◆ **Goal**
Quote exactly the lines between the line containing "bpy.data.objects.remove(obj)" and the line containing "# the roundings, the", counting those two lines as part of the range. Leave the rest out.

◆ **Data section**
# # #

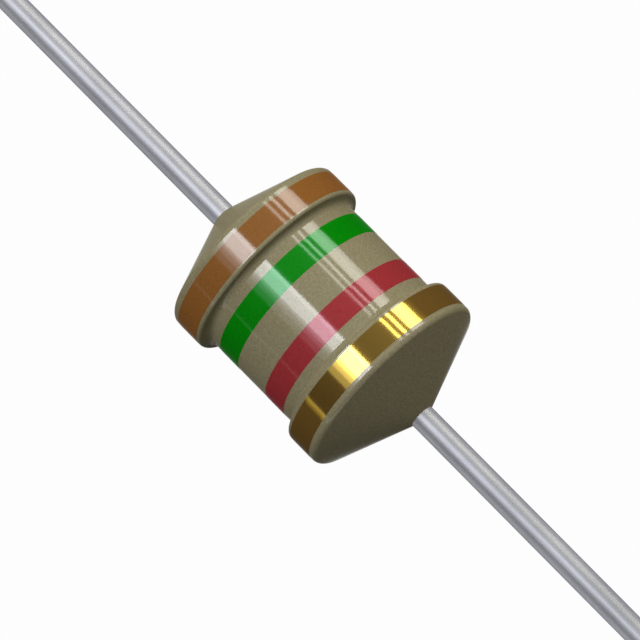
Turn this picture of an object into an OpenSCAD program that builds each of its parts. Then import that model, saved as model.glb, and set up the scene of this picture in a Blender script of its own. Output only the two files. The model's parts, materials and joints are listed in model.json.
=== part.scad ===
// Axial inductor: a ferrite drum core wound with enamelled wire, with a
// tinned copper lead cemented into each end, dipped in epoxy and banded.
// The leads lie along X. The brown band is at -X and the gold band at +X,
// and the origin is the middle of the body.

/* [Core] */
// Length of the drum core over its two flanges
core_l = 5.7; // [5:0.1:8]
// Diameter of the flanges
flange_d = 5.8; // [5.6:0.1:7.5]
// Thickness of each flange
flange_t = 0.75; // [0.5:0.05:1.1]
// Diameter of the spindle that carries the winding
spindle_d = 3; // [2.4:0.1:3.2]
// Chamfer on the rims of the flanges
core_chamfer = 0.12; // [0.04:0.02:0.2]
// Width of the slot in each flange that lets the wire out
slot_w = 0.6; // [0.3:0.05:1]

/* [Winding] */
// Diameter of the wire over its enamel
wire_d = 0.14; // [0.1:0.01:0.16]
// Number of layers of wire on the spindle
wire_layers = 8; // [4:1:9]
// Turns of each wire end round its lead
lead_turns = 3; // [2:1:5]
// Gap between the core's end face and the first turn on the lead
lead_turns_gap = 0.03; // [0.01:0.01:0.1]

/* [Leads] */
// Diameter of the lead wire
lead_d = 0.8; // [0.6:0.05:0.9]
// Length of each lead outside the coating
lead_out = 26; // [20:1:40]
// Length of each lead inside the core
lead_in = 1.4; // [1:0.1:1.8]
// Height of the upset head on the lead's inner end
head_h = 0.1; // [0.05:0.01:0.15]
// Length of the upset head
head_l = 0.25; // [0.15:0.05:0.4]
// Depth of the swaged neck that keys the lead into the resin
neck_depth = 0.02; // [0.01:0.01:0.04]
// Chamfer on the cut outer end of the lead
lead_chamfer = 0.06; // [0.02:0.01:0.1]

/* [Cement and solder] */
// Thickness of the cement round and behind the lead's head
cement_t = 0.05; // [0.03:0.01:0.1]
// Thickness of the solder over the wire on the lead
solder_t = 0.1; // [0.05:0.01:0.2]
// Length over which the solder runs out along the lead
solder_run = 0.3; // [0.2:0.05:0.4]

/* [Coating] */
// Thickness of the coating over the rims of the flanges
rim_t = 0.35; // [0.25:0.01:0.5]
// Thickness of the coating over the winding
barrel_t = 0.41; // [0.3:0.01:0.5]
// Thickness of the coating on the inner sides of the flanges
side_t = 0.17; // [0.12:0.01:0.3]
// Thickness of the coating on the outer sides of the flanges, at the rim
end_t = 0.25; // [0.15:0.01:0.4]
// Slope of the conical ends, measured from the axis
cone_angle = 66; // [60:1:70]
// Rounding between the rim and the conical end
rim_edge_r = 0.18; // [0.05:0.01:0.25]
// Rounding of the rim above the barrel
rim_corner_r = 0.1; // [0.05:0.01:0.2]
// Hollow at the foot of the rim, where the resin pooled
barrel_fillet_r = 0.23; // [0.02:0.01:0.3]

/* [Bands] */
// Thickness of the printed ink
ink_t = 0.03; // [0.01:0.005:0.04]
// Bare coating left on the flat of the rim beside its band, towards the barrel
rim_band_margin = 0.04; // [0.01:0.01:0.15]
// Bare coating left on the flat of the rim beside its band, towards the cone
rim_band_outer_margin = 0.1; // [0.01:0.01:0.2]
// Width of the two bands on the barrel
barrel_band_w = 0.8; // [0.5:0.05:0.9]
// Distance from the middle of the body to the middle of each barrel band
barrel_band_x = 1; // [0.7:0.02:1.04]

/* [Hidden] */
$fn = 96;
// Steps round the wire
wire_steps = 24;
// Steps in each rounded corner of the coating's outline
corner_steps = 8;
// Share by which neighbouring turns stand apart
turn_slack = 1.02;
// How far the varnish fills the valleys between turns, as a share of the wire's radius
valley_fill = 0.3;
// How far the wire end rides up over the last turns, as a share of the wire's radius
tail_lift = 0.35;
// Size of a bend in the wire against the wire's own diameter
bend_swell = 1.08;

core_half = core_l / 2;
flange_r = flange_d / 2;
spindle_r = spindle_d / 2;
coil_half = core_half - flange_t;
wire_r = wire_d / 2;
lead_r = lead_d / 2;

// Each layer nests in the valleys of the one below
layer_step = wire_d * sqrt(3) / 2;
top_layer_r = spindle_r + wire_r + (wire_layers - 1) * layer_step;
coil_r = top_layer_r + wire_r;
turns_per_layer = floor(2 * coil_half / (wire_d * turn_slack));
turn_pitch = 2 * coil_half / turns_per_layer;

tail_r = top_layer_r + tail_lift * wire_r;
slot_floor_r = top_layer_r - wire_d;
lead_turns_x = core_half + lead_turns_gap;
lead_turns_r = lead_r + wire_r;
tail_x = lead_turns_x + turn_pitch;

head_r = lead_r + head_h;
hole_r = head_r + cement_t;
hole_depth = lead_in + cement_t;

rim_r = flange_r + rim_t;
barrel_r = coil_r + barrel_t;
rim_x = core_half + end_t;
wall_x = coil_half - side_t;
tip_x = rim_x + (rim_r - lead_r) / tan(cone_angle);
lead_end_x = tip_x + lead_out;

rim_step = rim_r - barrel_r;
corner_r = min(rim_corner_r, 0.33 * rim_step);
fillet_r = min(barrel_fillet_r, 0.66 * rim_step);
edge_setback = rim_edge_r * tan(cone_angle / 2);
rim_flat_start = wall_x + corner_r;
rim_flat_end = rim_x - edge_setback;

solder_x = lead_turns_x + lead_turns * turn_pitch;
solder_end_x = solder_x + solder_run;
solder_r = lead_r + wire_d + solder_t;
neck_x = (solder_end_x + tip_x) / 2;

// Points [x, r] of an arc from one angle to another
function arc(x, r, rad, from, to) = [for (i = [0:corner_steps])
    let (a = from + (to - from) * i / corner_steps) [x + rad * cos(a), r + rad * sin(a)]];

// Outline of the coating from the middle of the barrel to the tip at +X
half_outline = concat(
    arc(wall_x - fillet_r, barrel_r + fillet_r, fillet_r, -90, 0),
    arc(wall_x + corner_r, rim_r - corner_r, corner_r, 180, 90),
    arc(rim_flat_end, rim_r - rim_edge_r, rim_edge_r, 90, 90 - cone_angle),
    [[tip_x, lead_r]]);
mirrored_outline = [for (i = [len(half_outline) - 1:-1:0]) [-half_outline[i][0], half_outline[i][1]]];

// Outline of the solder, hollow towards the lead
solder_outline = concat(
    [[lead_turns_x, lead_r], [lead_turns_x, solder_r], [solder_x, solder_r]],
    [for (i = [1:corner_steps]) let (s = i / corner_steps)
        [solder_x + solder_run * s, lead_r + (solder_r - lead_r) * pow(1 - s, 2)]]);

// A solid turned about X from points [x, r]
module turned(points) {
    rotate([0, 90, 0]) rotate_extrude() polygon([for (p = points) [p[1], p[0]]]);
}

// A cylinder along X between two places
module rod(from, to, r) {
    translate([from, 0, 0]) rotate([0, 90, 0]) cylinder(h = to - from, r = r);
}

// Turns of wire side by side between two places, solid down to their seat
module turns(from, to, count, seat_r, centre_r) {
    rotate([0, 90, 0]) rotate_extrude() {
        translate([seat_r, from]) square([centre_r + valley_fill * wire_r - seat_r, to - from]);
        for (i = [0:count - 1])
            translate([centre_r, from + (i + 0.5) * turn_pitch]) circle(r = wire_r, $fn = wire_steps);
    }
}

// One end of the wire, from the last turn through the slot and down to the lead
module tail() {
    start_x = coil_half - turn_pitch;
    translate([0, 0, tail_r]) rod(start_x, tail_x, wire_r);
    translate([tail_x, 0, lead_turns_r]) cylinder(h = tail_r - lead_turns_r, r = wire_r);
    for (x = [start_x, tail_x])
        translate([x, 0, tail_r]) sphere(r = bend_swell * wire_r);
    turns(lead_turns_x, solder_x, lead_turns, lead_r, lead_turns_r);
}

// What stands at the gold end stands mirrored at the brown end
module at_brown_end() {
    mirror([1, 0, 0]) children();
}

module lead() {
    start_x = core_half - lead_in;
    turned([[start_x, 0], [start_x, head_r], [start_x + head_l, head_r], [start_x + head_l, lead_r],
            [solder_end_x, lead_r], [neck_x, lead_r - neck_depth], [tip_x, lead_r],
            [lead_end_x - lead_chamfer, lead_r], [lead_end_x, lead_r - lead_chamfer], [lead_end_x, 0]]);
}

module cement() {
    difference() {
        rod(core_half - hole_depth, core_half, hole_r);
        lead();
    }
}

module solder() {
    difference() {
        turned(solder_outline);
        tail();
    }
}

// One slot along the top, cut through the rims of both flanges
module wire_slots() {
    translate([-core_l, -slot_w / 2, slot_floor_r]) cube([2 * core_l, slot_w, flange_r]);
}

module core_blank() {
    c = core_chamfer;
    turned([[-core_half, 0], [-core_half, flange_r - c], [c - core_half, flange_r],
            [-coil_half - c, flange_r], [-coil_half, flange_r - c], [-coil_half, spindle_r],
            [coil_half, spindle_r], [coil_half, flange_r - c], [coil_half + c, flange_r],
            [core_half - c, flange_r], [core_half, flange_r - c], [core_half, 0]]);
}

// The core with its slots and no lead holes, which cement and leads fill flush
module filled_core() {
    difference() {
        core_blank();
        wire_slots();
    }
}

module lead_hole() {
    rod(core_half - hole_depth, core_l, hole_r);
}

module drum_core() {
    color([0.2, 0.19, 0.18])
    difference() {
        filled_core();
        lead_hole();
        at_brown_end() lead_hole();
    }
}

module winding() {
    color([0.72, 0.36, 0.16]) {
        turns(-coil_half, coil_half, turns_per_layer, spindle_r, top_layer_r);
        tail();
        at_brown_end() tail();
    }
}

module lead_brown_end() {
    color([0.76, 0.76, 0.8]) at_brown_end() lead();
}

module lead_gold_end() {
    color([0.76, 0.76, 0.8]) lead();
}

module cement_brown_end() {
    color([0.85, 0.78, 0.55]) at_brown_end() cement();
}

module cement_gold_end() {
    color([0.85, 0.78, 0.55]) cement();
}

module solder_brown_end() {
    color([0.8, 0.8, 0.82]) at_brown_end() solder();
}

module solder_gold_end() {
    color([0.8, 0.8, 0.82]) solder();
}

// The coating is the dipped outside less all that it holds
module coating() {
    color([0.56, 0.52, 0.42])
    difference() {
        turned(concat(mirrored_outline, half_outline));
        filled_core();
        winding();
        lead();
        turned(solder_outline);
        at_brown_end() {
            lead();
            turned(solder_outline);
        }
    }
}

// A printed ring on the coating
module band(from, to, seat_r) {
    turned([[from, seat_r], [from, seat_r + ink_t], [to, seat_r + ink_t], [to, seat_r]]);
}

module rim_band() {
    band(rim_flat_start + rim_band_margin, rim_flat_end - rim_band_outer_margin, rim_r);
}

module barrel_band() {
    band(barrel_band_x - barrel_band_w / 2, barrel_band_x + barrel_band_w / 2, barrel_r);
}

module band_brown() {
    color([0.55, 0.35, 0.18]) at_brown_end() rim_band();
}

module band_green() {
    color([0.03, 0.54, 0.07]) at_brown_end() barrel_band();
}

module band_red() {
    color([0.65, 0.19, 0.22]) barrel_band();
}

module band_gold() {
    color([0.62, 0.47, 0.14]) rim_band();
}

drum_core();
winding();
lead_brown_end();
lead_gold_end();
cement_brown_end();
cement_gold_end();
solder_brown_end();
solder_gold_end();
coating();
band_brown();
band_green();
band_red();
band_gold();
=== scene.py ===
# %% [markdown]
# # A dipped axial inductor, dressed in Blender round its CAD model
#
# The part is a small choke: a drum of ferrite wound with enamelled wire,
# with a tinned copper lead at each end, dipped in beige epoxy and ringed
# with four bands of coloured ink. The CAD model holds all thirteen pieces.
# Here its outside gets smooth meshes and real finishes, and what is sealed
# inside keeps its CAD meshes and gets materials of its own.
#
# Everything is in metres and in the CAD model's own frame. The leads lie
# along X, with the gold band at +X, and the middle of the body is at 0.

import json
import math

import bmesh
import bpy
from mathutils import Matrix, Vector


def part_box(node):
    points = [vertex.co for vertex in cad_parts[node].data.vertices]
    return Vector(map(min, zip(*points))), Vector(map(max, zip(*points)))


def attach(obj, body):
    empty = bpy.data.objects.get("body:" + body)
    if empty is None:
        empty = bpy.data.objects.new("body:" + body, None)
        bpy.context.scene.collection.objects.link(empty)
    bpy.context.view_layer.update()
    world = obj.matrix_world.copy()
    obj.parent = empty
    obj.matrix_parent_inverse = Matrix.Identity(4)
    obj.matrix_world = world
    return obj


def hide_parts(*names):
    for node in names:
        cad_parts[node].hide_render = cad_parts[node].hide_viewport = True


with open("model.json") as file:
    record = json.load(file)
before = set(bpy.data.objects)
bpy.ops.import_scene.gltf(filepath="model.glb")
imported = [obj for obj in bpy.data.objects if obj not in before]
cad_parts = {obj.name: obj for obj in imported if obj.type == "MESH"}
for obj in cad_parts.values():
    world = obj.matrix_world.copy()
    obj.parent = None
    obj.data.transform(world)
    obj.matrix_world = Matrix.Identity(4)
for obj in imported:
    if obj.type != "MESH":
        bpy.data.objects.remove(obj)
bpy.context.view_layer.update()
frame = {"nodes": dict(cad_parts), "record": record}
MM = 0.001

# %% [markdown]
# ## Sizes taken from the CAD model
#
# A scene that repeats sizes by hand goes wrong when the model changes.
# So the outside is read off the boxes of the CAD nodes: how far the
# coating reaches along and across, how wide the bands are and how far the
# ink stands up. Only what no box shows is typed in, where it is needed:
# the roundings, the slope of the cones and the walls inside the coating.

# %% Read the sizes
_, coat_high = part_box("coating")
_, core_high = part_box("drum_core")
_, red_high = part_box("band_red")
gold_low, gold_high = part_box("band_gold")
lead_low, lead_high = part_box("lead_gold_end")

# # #

◆ **Answer in full**
        bpy.data.objects.remove(obj)
bpy.context.view_layer.update()
frame = {"nodes": dict(cad_parts), "record": record}
MM = 0.001

# %% [markdown]
# ## Sizes taken from the CAD model
#
# A scene that repeats sizes by hand goes wrong when the model changes.
# So the outside is read off the boxes of the CAD nodes: how far the
# coating reaches along and across, how wide the bands are and how far the
# ink stands up. Only what no box shows is typed in, where it is needed:
# the roundings, the slope of the cones and the walls inside the coating.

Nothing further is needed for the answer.